En el Somme, los aliados derramaron litros y litros de sangre que solo les reportaron un avance de escasos kilómetros, insignificante para alterar el transcurso de la guerra o las líneas del frente. La Gran Guerra, asimismo, desencadenó una revolución tecnológica en cuanto a la artillería móvil y los carros de combate. En este departamento francés se utilizó por primera vez en la historia un tanque, el Mark I, tripulado por ocho personas y difícil de maniobrar.
De la destrucción de vidas humanas que se registró en los pueblos de Picardía también fue testigo directo el escritor J. R. R. Tolkien, recién graduado en Filología inglesa en Oxford. “Los oficiales novatos mueren por decenas, cada minuto”, narraría más tarde, según se recoge en el libro Tolkien and The Great War. Pero ninguno de los altos cargos británicos fue capaz de poner freno a la ofensiva y de este modo taponar la masacre. Los historiadores militares señalan que en esa época las elevadas bajas era un precio a pagar con el que se contaba antes incluso de estallar los disparos.

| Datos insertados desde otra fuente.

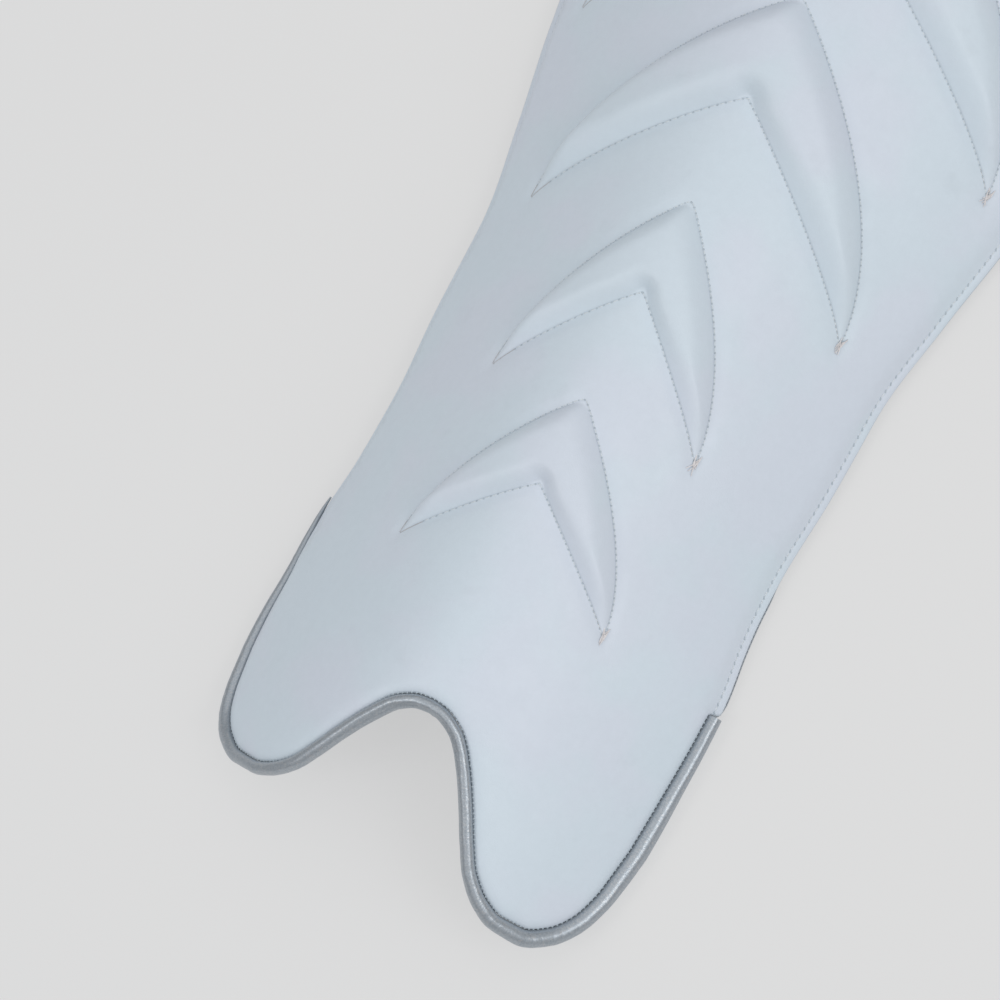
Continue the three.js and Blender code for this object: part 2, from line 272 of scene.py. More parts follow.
def unit(vectors):
    return vectors / np.linalg.norm(vectors, axis=-1, keepdims=True)


def face_normal(spread, station):
    reach = 0.004
    across = face_point(spread + reach, station) - face_point(spread - reach, station)
    up = face_point(spread, station + reach / 4) - face_point(spread, station - reach / 4)
    return unit(np.cross(across, up))


def point_above(spread, station, height):
    """A point at a height over the plain face, or under it where the height is negative."""
    return face_point(spread, station) + face_normal(spread, station) * np.asarray(height)[..., None]


def rim_spread(station, side):
    """The face stops short of the outline where the piping takes the rim's place, on the left little by little."""
    start = np.where(side < 0, LEFT_SHOULDER_START, SHOULDER_START)
    end = np.where(side < 0, LEFT_SHOULDER_END, SHOULDER_END)
    return PIPED_RIM + (1 - PIPED_RIM) * eased(station, start, end)


def foot_station(side):
    shifted = side - NOTCH_SHIFT * (1 - np.abs(side))
    station = read_table(FOOT_RIM, "side", "station", np.abs(shifted))
    longer = LONGER_LOBE * np.clip((LOBE_ROOT - station) / LOBE_LENGTH, 0, 1)
    return station - np.where(side > 0, longer * (1 + LOBE_TURN * (side - LOBE_MIDDLE)), 0)


def top_station(side):
    return LENGTH - TOP_CORNER * (1 - np.sqrt(np.maximum(0, 1 - np.abs(side) ** TOP_POWER)))


def pad_thickness(side, station):
    """The pad is thickest in its middle and thin where it is sewn shut along its rim."""
    from_side = (1 - np.abs(side)) * half_width_at(station) * SIDE_RUN
    from_foot = (station - foot_station(side)) * FOOT_RUN
    from_top = top_station(side) - station
    from_rim = np.minimum(np.minimum(from_side, from_foot), from_top)
    return RIM_THICKNESS + (PAD_THICKNESS - RIM_THICKNESS) * eased(from_rim, 0, RIM_TAPER)


# The leather unrolled flat: its own width across the section takes the place of the spread
SPREADS = np.linspace(-1.05, 1.05, 1601)
SECTION = face_point(SPREADS, np.full(SPREADS.shape, LENGTH / 2))
SECTION_RUN = np.concatenate([[0], np.cumsum(np.linalg.norm(np.diff(SECTION, axis=0), axis=1))])
SECTION_RUN -= SECTION_RUN[len(SPREADS) // 2]


def unrolled(spread, station):
    return np.stack([np.interp(spread, SPREADS, SECTION_RUN), station], -1)


def rolled(flat):
    return np.interp(flat[..., 0], SECTION_RUN, SPREADS), flat[..., 1]


def resampled(points, step):
    """Points one step apart along a line."""
    run = np.concatenate([[0], np.cumsum(np.linalg.norm(np.diff(points, axis=0), axis=1))])
    at = np.linspace(0, run[-1], max(2, round(run[-1] / step) + 1))
    return np.stack([np.interp(at, run, points[:, k]) for k in range(points.shape[1])], -1)


def shifted_line(points, distance, closed=False):
    """The points moved off their line by a distance, to its left."""
    if closed:
        along = np.roll(points, -1, axis=0) - np.roll(points, 1, axis=0)
    else:
        along = np.gradient(points, axis=0)
    along = unit(along)
    return points + np.stack([-along[:, 1], along[:, 0]], -1) * distance


def from_middle(chevron, edge, lateral):
    """0 at a V line's apex, which is a little blunt, and 1 at its tips."""
    blunt = {"inner": INNER_BLUNT, "outer": OUTER_BLUNT}[edge]
    return np.hypot(lateral, blunt) / math.hypot(chevron["tip_side"], blunt)


def v_line_station(chevron, edge, lateral):
    """How far up the guard a V line runs, at a distance from the guard's middle."""
    climb = np.clip(1 - from_middle(chevron, edge, lateral), 0, 1) ** (1 / chevron[edge + "_power"])
    return chevron["tip"] + (chevron[edge] - chevron["tip"]) * climb


def v_line_place(chevron, edge, climb, sign):
    """The spread and the station of a V line at a climb, from 0 at a tip to 1 at the apex."""
    lateral = sign * chevron["tip_side"] * (1 - climb ** chevron[edge + "_power"])
    station = v_line_station(chevron, edge, lateral)
    return lateral / half_width_at(station), station


class Lines:
    """Lines on the unrolled leather, and how far other places are from the nearest of them."""

    def __init__(self, lines, closed=False):
        self.points = np.concatenate(lines)
        before, after, count = [], [], 0
        for line in lines:
            number = np.arange(len(line)) + count
            before.append(np.append(number[-1:] if closed else number[:1], number[:-1]))
            after.append(np.append(number[1:], number[:1] if closed else number[-1:]))
            count += len(line)
        self.before = np.concatenate(before)
        self.after = np.concatenate(after)
        self.tree = KDTree(count)
        for i, (x, y) in enumerate(self.points):
            self.tree.insert((x, y, 0), i)
        self.tree.balance()

    def edges(self):
        return [(i, after) for i, after in enumerate(self.after) if after != i]

    def distance(self, places):
        """The distance of each place from the lines, and the number of the lines' nearest point."""
        nearest = np.array([self.tree.find((x, y, 0))[1] for x, y in places])
        best = np.full(len(places), np.inf)
        for other in (self.before, self.after):
            start = self.points[nearest]
            along = self.points[other[nearest]] - start
            length = np.maximum((along ** 2).sum(1), 1e-16)
            share = np.clip(((places - start) * along).sum(1) / length, 0, 1)
            best = np.minimum(best, np.linalg.norm(places - start - along * share[:, None], axis=1))
        return best, nearest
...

En aquella batalla también tomó parte un soldado de nombre Adolf Hitler, que resultaría herido en una pierna —y no perdería un testículo, como sostiene la leyenda— en Bapaume el 7 de octubre de 1916. Pero leyenda fue lo que forjó el horror del Somme y que Tolkien convertiría en El señor de los anillos en un universo fantástico, la Tierra Media, creando una región de donde emanaba el mal absoluto: Mordor. "El profundo y estúpido desperdicio de la guerra, no solo material sino también moral y espiritual, resulta escalofriante para los que tienen que soportarlo", diría el escritor. Sauron no se entiende sin la Gran Guerra.